Cover of Project Hail Mary by Andy Weir

Pick 06

Project Hail Mary

by Andy Weir

4.6 - Outstanding

Another lone-survivor puzzle from Andy Weir — except here the stakes are the whole human race and the math plays out in deep space. If the relentless 'solve it or die' tension of the Games hooked you, Ryland Grace's desperate mission delivers it at planetary scale, with a heart you won't see coming.

Cover of Dune by Frank Herbert

Pick 07

Dune

by Frank Herbert

4.8 - Incredible

A young heir on a hostile desert planet becomes the figurehead of an oppressed people's uprising against an empire. Dune is grander and stranger than Panem, but the bones are familiar: spectacle, prophecy, and a reluctant teenage symbol of rebellion. Epic, political, and foundational to the whole genre.

Cover of Axiom's End by Lindsay Ellis

Pick 08

Axiom's End

by Lindsay Ellis

4.5 - Outstanding

An alternate-2007 first-contact thriller with a directionless twenty-something thrust into a government cover-up and an alien on the run. It shares the Games' instinct for an ordinary young woman in far over her head against powerful forces — fast, character-driven, and surprisingly tender.

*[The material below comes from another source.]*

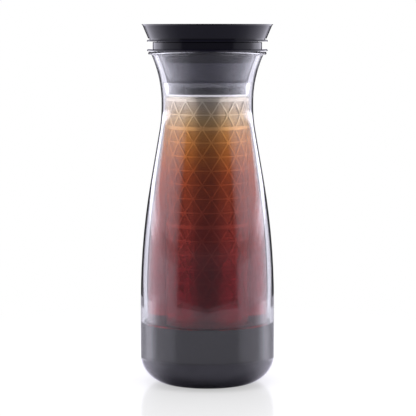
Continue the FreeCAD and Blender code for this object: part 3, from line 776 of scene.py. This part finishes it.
pressed_steel = steel("pressed_steel", (0.78, 0.76, 0.74), smoothest=0.22, roughest=0.34,
                      fineness=700.0)
dress("filter_collar", pressed_steel)
dress("filter_base", pressed_steel)
clear_silicone, add = finish_named("clear_silicone")
surface = rolled(add, (0.9, 0.88, 0.85), smoothest=0.2, roughest=0.3, fineness=700.0)
silicone = add("ShaderNodeBsdfPrincipled", Base_Color=surface["Colour"],
               Roughness=surface["Roughness"], Metallic=SILICONE_SHEEN)
add("ShaderNodeOutputMaterial", Surface=silicone.outputs[0])
dress("collar_seal", clear_silicone)


# The lid's fixed part: gloss black plastic, a flange over the glass rim with a pouring band on
# it, and a matt silicone ring in a groove under the flange.
gloss_black = moulded("gloss_black_plastic", (0.004, 0.0036, 0.009), smoothest=0.06, roughest=0.1)
black_silicone = moulded("black_silicone", (0.012, 0.012, 0.013), smoothest=0.5, roughest=0.6)
dress("lid_collar", gloss_black)
dress("rim_gasket", black_silicone)


# The funnel and the ring at its foot: moulded plastic. The funnel is a dark smoke grey and a
# little less glossy than the lid. The ring is black, and closes on the filter's seal.
smoke_plastic = moulded("smoke_black_plastic", (0.016, 0.015, 0.034), smoothest=0.16,
                        roughest=0.2, specular=1.0)
ring_plastic = moulded("black_ring_plastic", (0.004, 0.0036, 0.009), smoothest=0.1,
                       roughest=0.14, specular=0.2)
dress("pour_funnel", smoke_plastic)
dress("plug_ring", ring_plastic)


# The stem guide: a moulded black spider of three arms on the plug ring, whose bored hub guides
# the cap's stem. A spring steel clip in the stem's groove stops the cap under the guide.
spring_steel = steel("spring_steel", (0.6, 0.6, 0.6), smoothest=0.25, roughest=0.35,
                     fineness=800.0)
dress("stem_guide", gloss_black)
dress("stem_clip", spring_steel)


# The cap: a hollow gloss black cone with a satin disc let into its top, a stem pressed into its
# boss, and a silicone seal with two lips round its core.
satin_black = moulded("satin_black_plastic", (0.012, 0.012, 0.014), smoothest=0.35, roughest=0.45)
dress("cap_shell", gloss_black)
dress("cap_stem", gloss_black)
dress("cap_seal", black_silicone)
dress("cap_disc", satin_black)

Cover of Recursion by Blake Crouch

Pick 09

Recursion

by Blake Crouch

4.4 - Excellent

Blake Crouch builds a high-velocity thriller around a technology that lets people relive and rewrite their memories — until reality itself starts buckling. The dread is quieter than an arena, but the propulsive, twist-loaded pacing scratches the same can't-stop-reading itch as Collins at her best.

Cover of Leviathan Wakes by James S. A. Corey

Pick 10

Leviathan Wakes

by James S. A. Corey

4.6 - Outstanding

The Expanse's opener spreads its dystopia across a tense, class-divided solar system, where a missing girl and a doomed crew uncover a conspiracy that could kill billions. Bigger in scope than Panem, it keeps the same beating heart: ordinary people pushed to resist a system rigged against them.